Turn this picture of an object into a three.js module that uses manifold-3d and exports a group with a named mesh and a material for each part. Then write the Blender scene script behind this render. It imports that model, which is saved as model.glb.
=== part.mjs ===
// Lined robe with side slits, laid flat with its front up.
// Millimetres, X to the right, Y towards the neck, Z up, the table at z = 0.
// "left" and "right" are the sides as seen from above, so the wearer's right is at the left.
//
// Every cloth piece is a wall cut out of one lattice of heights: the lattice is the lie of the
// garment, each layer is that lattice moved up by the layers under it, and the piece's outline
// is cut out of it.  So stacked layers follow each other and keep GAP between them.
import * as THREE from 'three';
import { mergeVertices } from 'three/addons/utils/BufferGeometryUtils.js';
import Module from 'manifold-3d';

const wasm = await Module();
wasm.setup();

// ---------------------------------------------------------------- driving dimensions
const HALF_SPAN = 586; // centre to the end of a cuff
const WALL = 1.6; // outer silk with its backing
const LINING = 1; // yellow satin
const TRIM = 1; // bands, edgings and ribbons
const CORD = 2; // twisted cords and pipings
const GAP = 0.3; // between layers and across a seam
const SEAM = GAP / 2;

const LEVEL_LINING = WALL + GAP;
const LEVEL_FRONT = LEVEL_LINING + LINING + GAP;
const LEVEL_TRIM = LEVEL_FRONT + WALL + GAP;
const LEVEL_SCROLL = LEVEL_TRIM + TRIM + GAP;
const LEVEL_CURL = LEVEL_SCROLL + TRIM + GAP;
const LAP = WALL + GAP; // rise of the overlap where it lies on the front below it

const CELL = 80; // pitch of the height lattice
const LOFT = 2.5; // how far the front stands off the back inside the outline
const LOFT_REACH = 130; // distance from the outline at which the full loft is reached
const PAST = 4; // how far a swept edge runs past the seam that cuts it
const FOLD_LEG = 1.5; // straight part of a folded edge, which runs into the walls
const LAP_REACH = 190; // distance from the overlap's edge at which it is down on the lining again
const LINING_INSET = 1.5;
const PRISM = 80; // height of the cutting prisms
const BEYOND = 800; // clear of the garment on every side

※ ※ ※

Restate the first line and every line after it, word for word, stopping once the line with "import Module from 'manifold-3d';" is done.

Turn this picture of an object into a three.js module that uses manifold-3d and exports a group with a named mesh and a material for each part. Then write the Blender scene script behind this render. It imports that model, which is saved as model.glb.
=== part.mjs ===
// Lined robe with side slits, laid flat with its front up.
// Millimetres, X to the right, Y towards the neck, Z up, the table at z = 0.
// "left" and "right" are the sides as seen from above, so the wearer's right is at the left.
//
// Every cloth piece is a wall cut out of one lattice of heights: the lattice is the lie of the
// garment, each layer is that lattice moved up by the layers under it, and the piece's outline
// is cut out of it.  So stacked layers follow each other and keep GAP between them.
import * as THREE from 'three';
import { mergeVertices } from 'three/addons/utils/BufferGeometryUtils.js';
import Module from 'manifold-3d';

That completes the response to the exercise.